The following table provides a rollforward of the nuclear decommissioning ARO reflected on Exelon’s Consolidated Balance Sheets,
from January 1, 2013 to December 31, 2014:
Nuclear decommissioning ARO at January 1, 2013 ............................................................ $4,741
Accretion expense ....................................................................................... 259
Net decrease due to changes in, and timing of, estimated future cash flows ........................................ (140)
Costs incurred to decommission retired plants ................................................................ (5)
Nuclear decommissioning ARO at December 31, 2013 (a) ....................................................... 4,855
Consolidation of CENG (b) ................................................................................. 1,760
Accretion expense ....................................................................................... 334
Net increase due to changes in, and timing of, estimated future cash flows ......................................... 19
Costs incurred to decommission retired plants ................................................................ (7)
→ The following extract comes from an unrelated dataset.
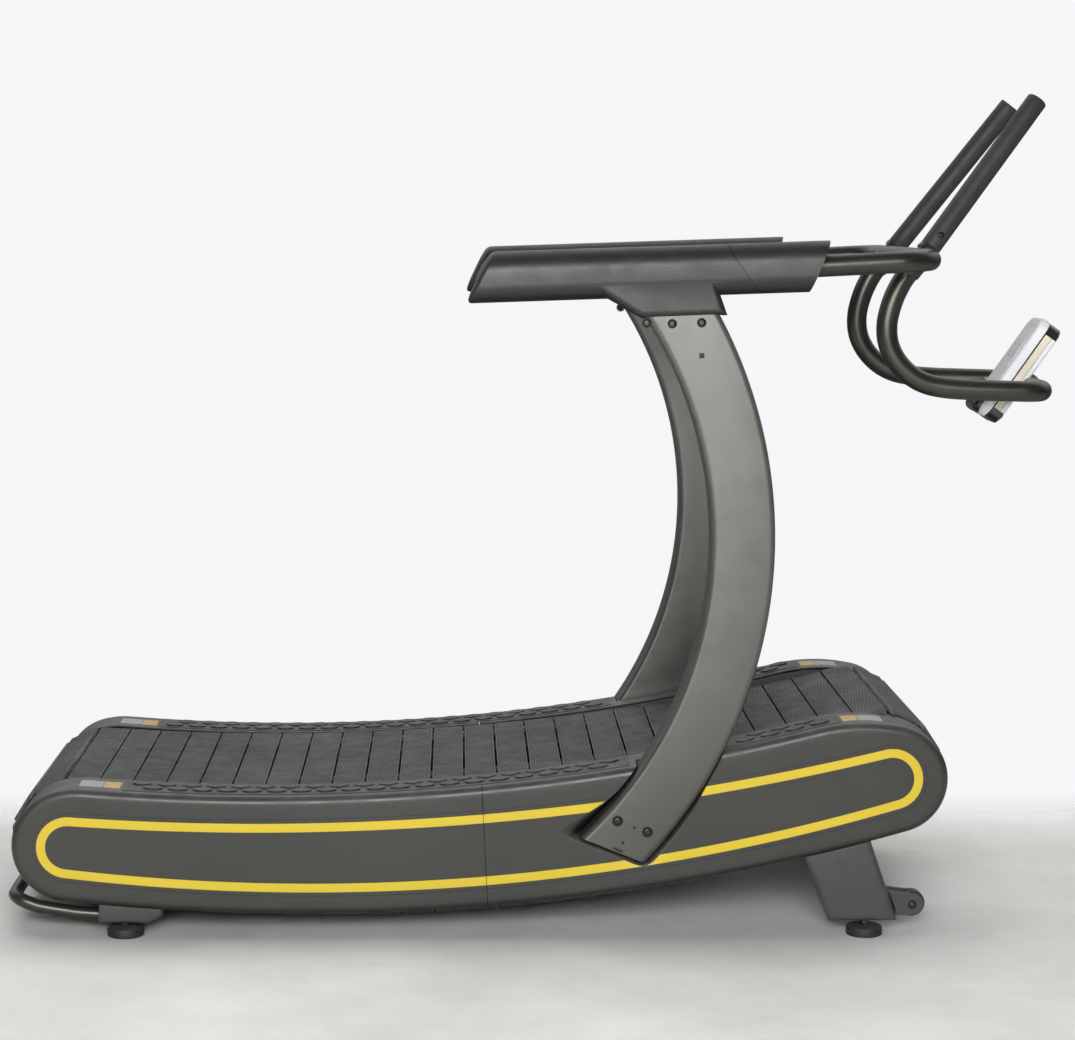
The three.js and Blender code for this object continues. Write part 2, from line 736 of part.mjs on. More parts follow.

Nuclear decommissioning ARO at December 31, 2014 (a) ....................................................... $6,961
(a) Includes $8 million and $9 million as the current portion of the ARO at December 31, 2014 and 2013, respectively, which is included in Other current liabilities on
Exelon’s Consolidated Balance Sheets.
(b) Represents the fair value of the CENG ARO liability as of April 1, 2014, the date of consolidation. See Note 5—Investment in Constellation Energy Nuclear Group,
LLC for additional information.
During 2014, Generation’s ARO increased by approximately $2.1 billion. The increase is largely driven by the recording of an ARO
on Exelon’s Consolidated Balance Sheets at fair value, including subsequent purchase accounting adjustments, upon consolidation
of CENG (see Note 5—Investment in Constellation Energy Nuclear Group, LLC ). The change in the ARO was also driven by an
increase for accretion of the obligation and an increase in the estimated costs to decommission Byron, Braidwood, and LaSalle
nuclear units resulting from the completion of updated decommissioning costs studies received during 2014 as part of the annual
assessment. These increases in the ARO were partially offset by decreases in the ARO due to a reduction in estimated escalation
rates, primarily for labor and energy costs. The increase in the ARO due to the changes in, and timing of, estimated cash flows was
offset within Property, plant and equipment on Exelon’s Consolidated Balance Sheets, aside from an approximate $16 million credit
to income, which is included in Operating and maintenance expense within Exelon’s Consolidated Statements of Operations and
Comprehensive Income.
During 2013, Generation’s ARO increased by approximately $114 million. The increase is largely driven by an increase in the
estimated costs to decommission the Limerick and Three Mile Island nuclear units resulting from the completion of updated
decommissioning costs studies received during 2013 and an increase for accretion of the obligation. These increases in the ARO
were offset by decreases to the ARO due to changes in long-term escalation rates, primarily for labor and energy costs, as well as
changes in the timing of the future nominal cash flows coupled with the fact that cash flows affected by this change in timing are re-
measured and discounted at current credit adjusted risk free rates (CARFRs), which have increased from the prior year. The
decrease in the ARO due to the changes in, and timing of, estimated cash flows was entirely offset by decreases in Property, plant
and equipment within Exelon’s Consolidated Balance Sheets.